Key to understanding the Bitcoin as an investment is understanding the way it operates, and its limited nature. Bitcoin operates through mining, where miners are people with computers. When somebody wants to make a Bitcoin transaction, that transaction is broadcast to the Bitcoin network, where it is added to a ‘block’. A block is a collection of a few hundred pending transactions, bound into a mathematical puzzle by a miner. Other miners then solve that mathematical puzzle, which adds the block to the ‘blockchain’, a digital ledger in which Bitcoin transactions are publicly recorded. For solving these mathematical puzzles, miners are rewarded in Bitcoin, which incentivises them to continue mining and verifying transactions without the need of a central authority.
So is Bitcoin a good investment?
Why Bitcoin Is A Good Investment
Bitcoin has a limited supply. There are only 21 million Bitcoin available – of which a little more than half have been mined. This means that, as Bitcoin become more and more scarce, their value should increase – as long as demand remains the same or increases also.
Every time 210,000 Bitcoin are mined, the reward for solving a block is halved. This event is called ‘the halving’. This has happened twice – in 2012, and in July 2016, and is expected to happen every 4 years or so. When Bitcoins become harder to mine, as they do during the halving, those already in circulation become more valuable – it’s no surprise that in the year since the last halving event, Bitcoin’s price has skyrocketed.
(The price of 1 bitcoin in USD, and volatility calculated on yearly basis – Courtesy: Wikipedia)
Japan recently deemed Bitcoin a legal form of payment, driving the currency’s value to further heights, and making Japan the largest country in the Bitcoin industry. It’s rumoured that Russia is the next country considering recognising Bitcoin – investors predict Bitcoin rates will spike if this happens.
Mrs Watanabe is the metaphorical name given to the housewives of Japan, who seek to invest their family savings.
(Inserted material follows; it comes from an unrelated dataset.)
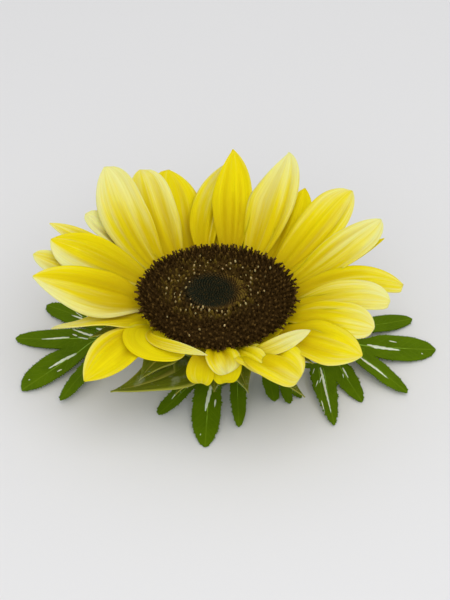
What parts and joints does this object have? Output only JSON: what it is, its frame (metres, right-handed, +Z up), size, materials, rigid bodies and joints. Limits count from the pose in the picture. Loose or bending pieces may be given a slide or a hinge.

Mrs Watanabe has been labelled an important player in the currency market in the last decade, as Japanese interest rates provide such low returns that she is forced to widen her investments. Recent reports suggest that Mrs Watanabe is turning to Bitcoin in force, alongside South Korean retirees and thousands of other Asian investors seeking new options in a time of low returns.
Why It Isn’t
Quite simply, the reasons not to invest in Bitcoin can be grouped under the broad heading of uncertainty. Major hedge funds refuse to invest in Bitcoin and consider it a gamble. Nobody, it seems, truly understands the nature of Bitcoin and how it will evolve – remember, this is the world’s first cryptocurrency.
Bitcoin is an entirely digital currency, and for that reason it can be hacked. Tim Lea, author of Down The Rabbit Hole, estimates that around a third of Bitcoin exchanges are hacked – further hackings could spook investors and cause the currency’s value to fall dramatically.
Legality issues and bans
Bitcoin is seen as anonymous and was used as the primary currency on the black market website The Silk Road. It’s not unlikely that governments may choose to ban or regulate Bitcoin transactions in the future, though the Indian Government has denied recent reports that they are seeking to ban the currency.
Do not confuse investing in Bitcoin as investing in cryptocurrency – Bitcoin may be the first of the cryptocurrencies, and it may currently be the largest, but it is not the only one. Other digital currencies may learn from Bitcoin, write better code, and take over the cryptocurrency market. Current competitors include Ethereum, a cryptocurrency that has also skyrocketed in value in the last year and now sits at a value of around $250. The future may be in cryptocurrencies, but it may not be in Bitcoin – only time will tell.
The Bottom Line
After organising the first ever European Bitcoin Conference, Mitchell sold his Bitcoins in 2012 when the currency’s value rose to around $5 a coin. Today, a single Bitcoin is worth over $3,500. If he’d held onto them, Mitch’s share of his mining operation would have made him a multi-millionaire, comfortably. If he’d kept up the rig for another year, his fortune would be astronomical – well over $10 million.
There are plenty of reasons that Bitcoin may prove a shrewd investment, and there’s evidence to support Kay Van-Peterson’s claim that Bitcoin may one day hit $100K . But, when it comes to investment, Bitcoin brings unprecedented uncertainty. This is the world’s first cryptocurrency, a digital experiment, a phenomenon that is quite simply impossible to predict. Governments, hackers, housewives – all have a part to play in the future of Bitcoin.
This year, Mitch found his old, smashed up Samsung and replaced some hardware. His phone still has 2.48 Bitcoin left from the mining days – that’s nearly $10,000 AUD.
But Mitch isn’t selling. He’s on now on Kay Van-Peterson’s side.
(This Bitcoins recovered from this phone were worth over $8.2K at the time of writing).